Factors Affecting FD Interest Rates

Several factors influence the interest rates offered on Fixed Deposits in India. These factors vary among different banks and financial institutions, but some common ones include:

1. Repo Rate and RBI Policy:

The Reserve Bank of India (RBI), India’s central bank, plays a significant role in determining interest rates across the banking sector. The Repo Rate, which is the rate at which RBI lends money to commercial banks, directly impacts FD rates. When the RBI lowers the Repo Rate, banks can borrow at a cheaper rate, leading to lower FD rates and vice versa.

2. Inflation Rate:

Inflation erodes the purchasing power of money over time. Banks consider the prevailing inflation rate while setting FD interest rates. If the inflation rate is high, banks tend to offer higher FD rates to ensure that the real returns (returns adjusted for inflation) are attractive to investors.

3. Cost of Funds:

Banks also consider their own cost of funds when determining FD rates. The cost of funds includes the interest rates at which banks raise money from depositors and other sources.
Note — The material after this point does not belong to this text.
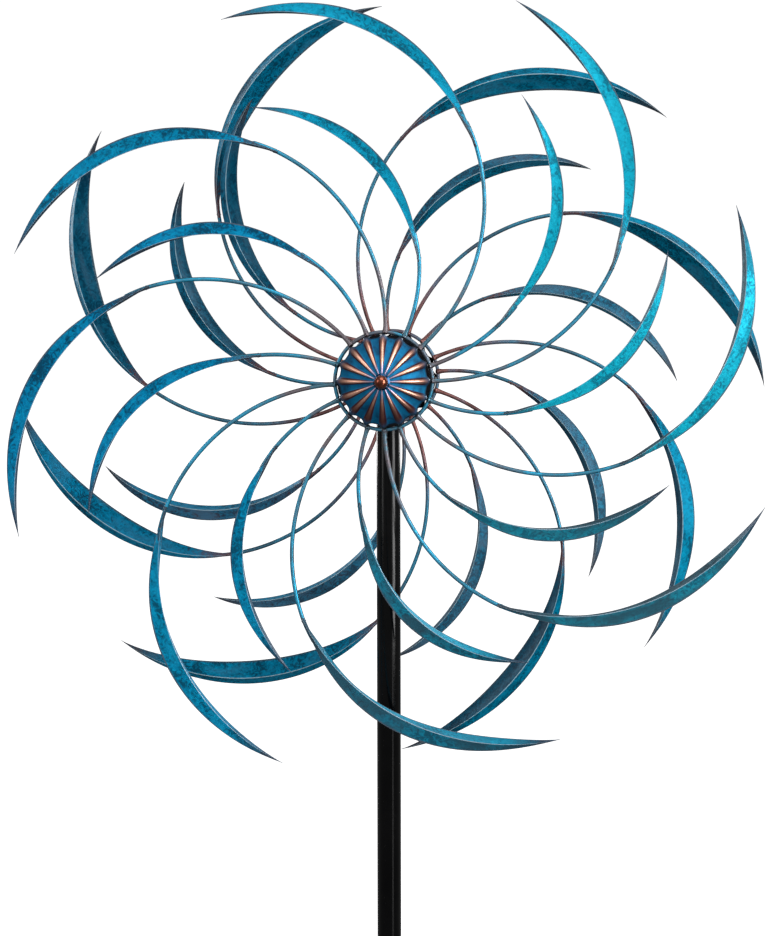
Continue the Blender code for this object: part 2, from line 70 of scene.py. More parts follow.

Banks aim to maintain a spread between the interest they pay to depositors and the interest they earn from lending, factoring in operational costs and profit margins.

4. Market Conditions:

Economic conditions and market demand for credit also influence FD rates. Banks may offer lower FD rates during periods of high credit demand as they can earn more from lending to businesses and individuals. Conversely, banks may raise FD rates in a sluggish economy to attract deposits.

How are FD Interest Rates Calculated?

Now, let’s get into the nitty-gritty of how FD interest rates are calculated in India. Most banks in India use the Compound Interest formula to calculate the interest earned on Fixed Deposits. The formula for calculating Compound Interest is:

A = P * (1 + r/n) ^ (nt)


  • Principal Amount (P): This is the initial amount you deposit into the Fixed Deposit account.
  • Annual Interest Rate (r): This is the rate at which your money grows annually. It is usually expressed as a percentage.
  • Time (t): This represents the period for which the FD is held, typically in years.
  • Number of Compounding Periods (n): In India, most banks compound interest quarterly. So, if your FD tenure is one year, n would be 4 (quarters). For two years, it would be 8 (2 years * 4 quarters), and so on.
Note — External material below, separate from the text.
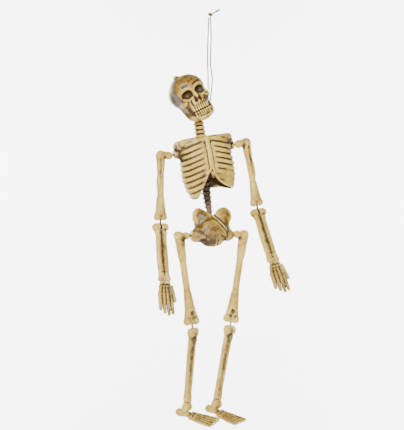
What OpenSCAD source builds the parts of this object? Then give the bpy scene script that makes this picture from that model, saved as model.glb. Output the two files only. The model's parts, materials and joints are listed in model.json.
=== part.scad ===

Let’s say you deposit Rs. 100,000 in a Fixed Deposit with an annual interest rate of 6.5%, compounded quarterly for 3 years.

Principal Amount (P) = Rs. 100,000

Annual Interest Rate (r) = 6.5% or 0.065 (in decimal)

Time (t) = 3 years

Number of Compounding Periods (n) = 4 (since it’s compounded quarterly)
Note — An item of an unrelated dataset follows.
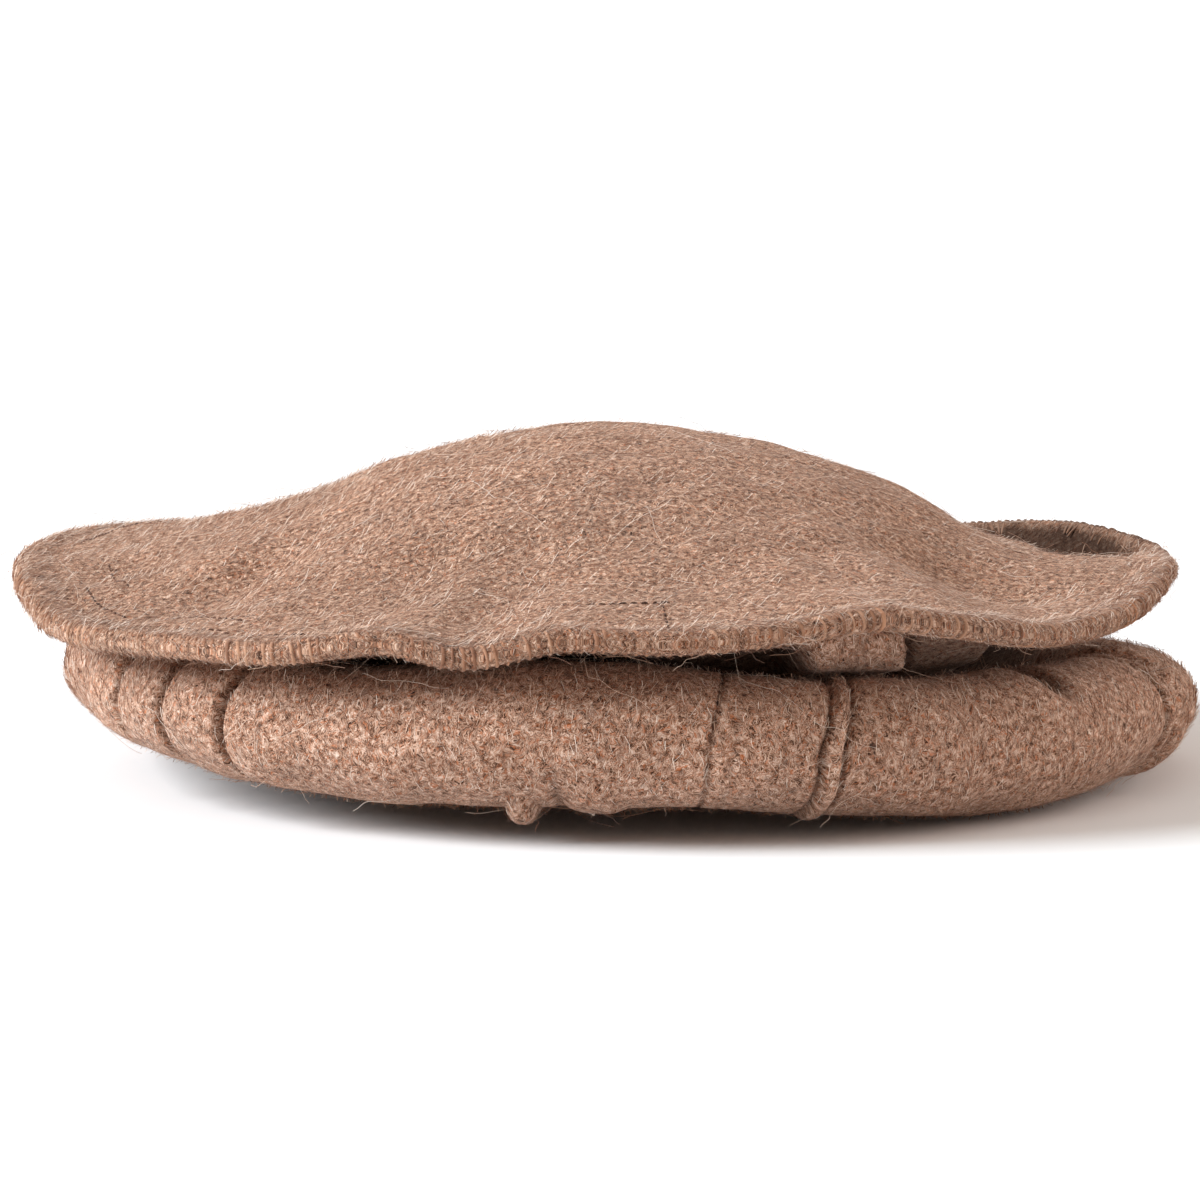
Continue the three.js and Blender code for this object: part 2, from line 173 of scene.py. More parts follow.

Using the Compound Interest formula:

A = 100,000 * (1 + 0.065/4) ^ (4*3)

A = 100,000 * (1 + 0.01625) ^ 12

A = 100,000 * (1.01625) ^ 12

A = 100,000 * 1.219068

A = Rs. 121,906.8

So, after 3 years, the maturity amount (A) would be Rs. 121,906.8. The interest earned would be Rs. 121,906.8 – Rs. 100,000 = Rs. 21,906.8.

In conclusion, Fixed Deposits remain a popular choice for risk-averse investors in India, offering a secure way to grow savings. Understanding how FD rates in India are calculated gives investors insights into the returns they can expect on their investments. Factors such as RBI policies, inflation rates, cost of funds, and market conditions play a crucial role in determining these rates. Using the Compound Interest formula, investors can calculate the maturity amount and make informed decisions about their investments. However, it’s also important to consider the tax implications on FD interest to assess the net returns accurately. As with any investment, individuals should carefully evaluate their financial goals and risk tolerance before opting for Fixed Deposits as part of their investment portfolio.